#### [Requirements]
From the first line of the data below, copy each line up to the one containing "points = [vertex.co", and include that line too.
>> begin Material
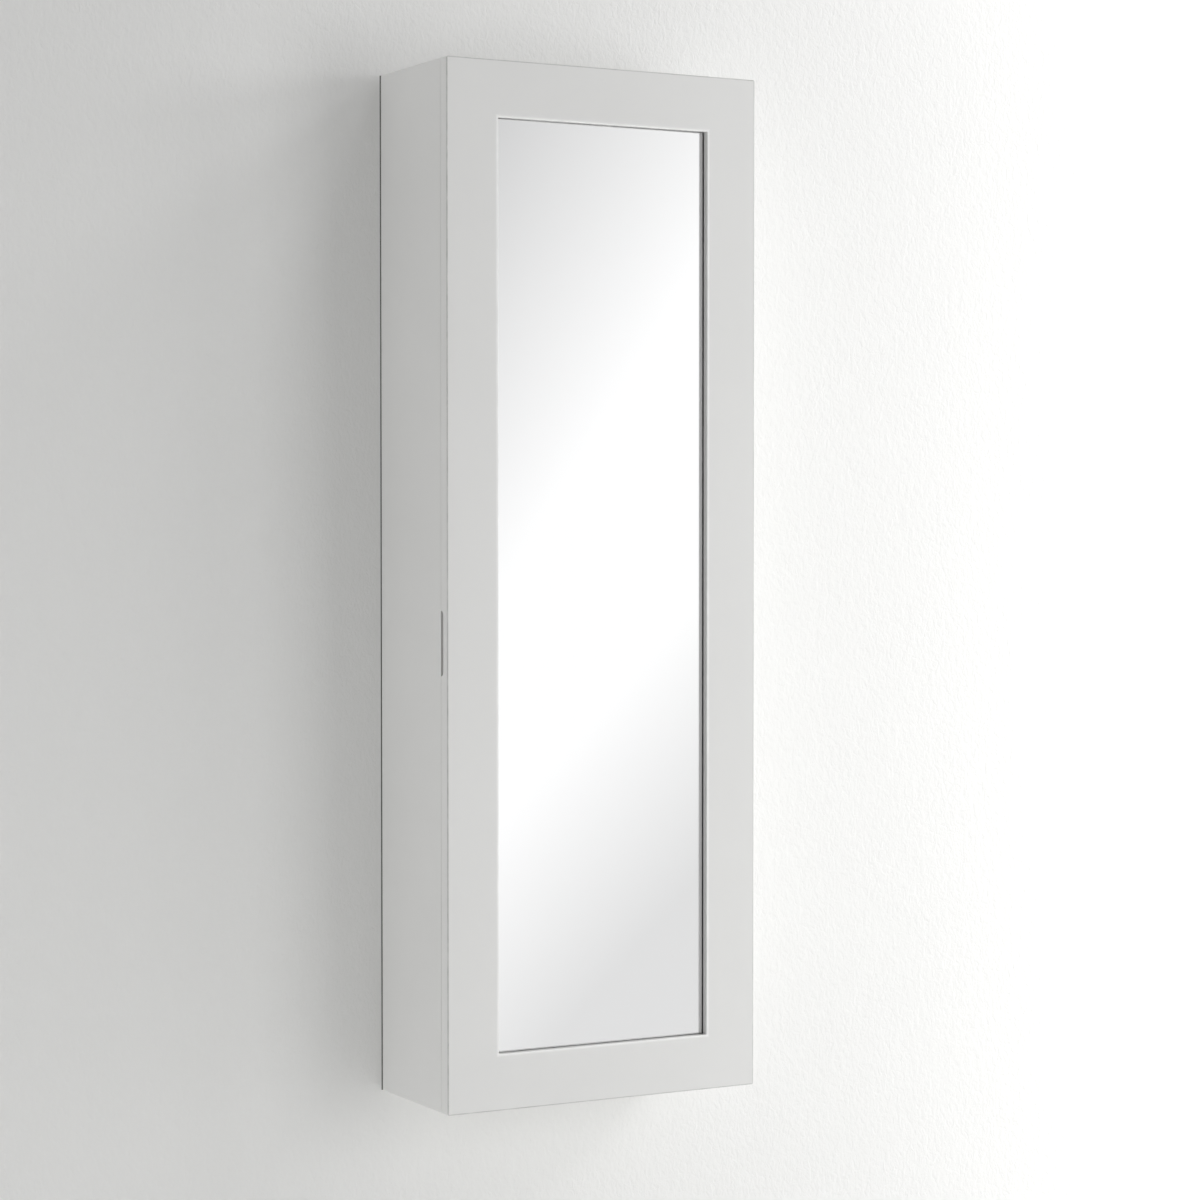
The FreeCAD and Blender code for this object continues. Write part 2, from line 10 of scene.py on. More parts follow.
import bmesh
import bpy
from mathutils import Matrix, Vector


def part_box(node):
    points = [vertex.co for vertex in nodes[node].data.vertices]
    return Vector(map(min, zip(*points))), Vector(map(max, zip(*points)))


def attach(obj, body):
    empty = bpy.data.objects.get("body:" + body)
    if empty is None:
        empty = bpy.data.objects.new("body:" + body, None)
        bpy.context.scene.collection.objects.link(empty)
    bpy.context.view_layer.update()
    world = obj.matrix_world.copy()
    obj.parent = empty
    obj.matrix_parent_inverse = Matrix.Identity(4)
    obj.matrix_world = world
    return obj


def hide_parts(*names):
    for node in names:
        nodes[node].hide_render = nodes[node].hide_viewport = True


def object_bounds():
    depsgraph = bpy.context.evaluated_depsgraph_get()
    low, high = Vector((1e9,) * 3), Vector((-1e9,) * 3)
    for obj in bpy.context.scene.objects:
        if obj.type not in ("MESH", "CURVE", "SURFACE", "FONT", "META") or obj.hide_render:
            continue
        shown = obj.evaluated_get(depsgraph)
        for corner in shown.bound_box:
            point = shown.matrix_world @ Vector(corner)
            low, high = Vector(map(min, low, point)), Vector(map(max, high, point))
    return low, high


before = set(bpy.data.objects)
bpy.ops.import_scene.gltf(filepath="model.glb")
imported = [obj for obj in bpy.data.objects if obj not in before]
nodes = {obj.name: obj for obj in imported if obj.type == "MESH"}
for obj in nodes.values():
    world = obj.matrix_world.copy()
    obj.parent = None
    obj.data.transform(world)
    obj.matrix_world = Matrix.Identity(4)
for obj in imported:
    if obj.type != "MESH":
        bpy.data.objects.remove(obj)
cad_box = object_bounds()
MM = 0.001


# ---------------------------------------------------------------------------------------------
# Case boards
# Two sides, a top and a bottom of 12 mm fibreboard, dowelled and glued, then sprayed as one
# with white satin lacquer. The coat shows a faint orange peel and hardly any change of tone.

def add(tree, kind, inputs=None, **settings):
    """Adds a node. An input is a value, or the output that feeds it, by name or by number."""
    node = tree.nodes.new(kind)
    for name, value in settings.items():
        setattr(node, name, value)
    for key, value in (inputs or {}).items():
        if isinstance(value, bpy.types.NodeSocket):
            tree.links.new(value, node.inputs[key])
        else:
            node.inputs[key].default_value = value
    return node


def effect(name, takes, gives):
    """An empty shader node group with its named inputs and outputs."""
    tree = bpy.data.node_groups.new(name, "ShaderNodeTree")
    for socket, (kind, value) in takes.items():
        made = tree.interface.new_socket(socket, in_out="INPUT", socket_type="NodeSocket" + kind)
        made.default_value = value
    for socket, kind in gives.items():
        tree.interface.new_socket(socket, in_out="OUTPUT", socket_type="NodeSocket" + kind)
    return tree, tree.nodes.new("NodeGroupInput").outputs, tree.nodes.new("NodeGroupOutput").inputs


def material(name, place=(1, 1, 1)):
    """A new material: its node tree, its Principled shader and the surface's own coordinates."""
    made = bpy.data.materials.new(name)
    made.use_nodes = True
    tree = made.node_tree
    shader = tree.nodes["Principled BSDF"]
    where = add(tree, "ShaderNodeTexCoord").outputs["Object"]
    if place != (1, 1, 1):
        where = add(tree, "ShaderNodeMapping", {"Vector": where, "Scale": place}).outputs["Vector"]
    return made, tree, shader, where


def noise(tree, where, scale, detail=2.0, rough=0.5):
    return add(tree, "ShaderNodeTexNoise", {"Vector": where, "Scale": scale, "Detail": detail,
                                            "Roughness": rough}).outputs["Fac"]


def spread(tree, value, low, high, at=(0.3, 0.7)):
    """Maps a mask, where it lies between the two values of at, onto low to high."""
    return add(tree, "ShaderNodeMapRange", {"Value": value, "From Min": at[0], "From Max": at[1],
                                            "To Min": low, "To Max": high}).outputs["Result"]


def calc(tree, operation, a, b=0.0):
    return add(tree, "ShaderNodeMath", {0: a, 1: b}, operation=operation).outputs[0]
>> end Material
#### [Task response]
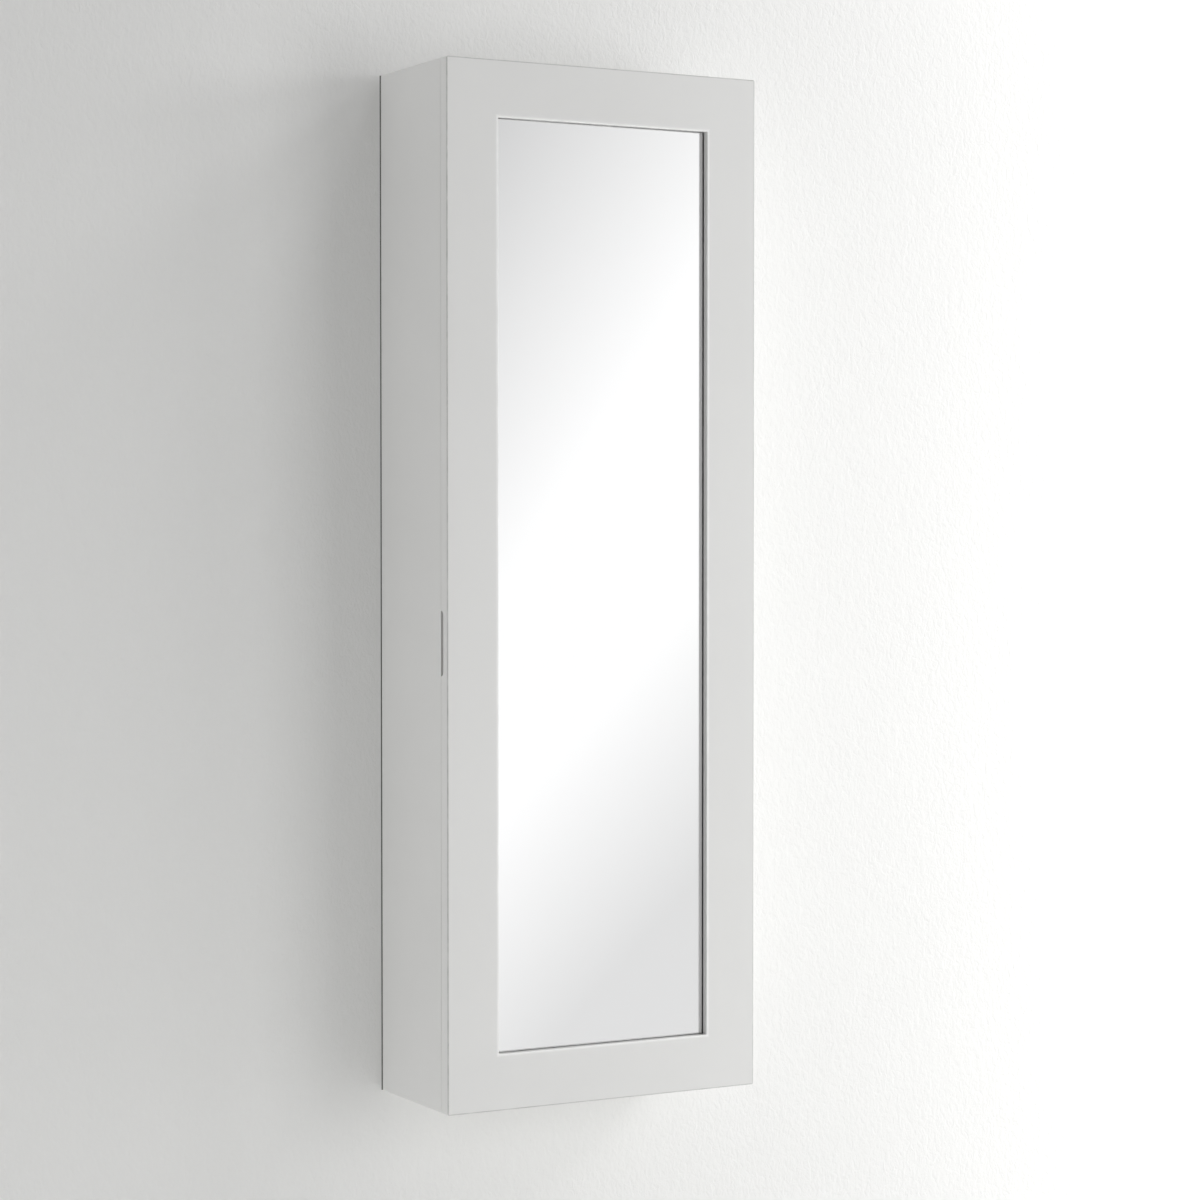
The FreeCAD and Blender code for this object continues. Write part 2, from line 10 of scene.py on. More parts follow.
import bmesh
import bpy
from mathutils import Matrix, Vector


def part_box(node):
    points = [vertex.co for vertex in nodes[node].data.vertices]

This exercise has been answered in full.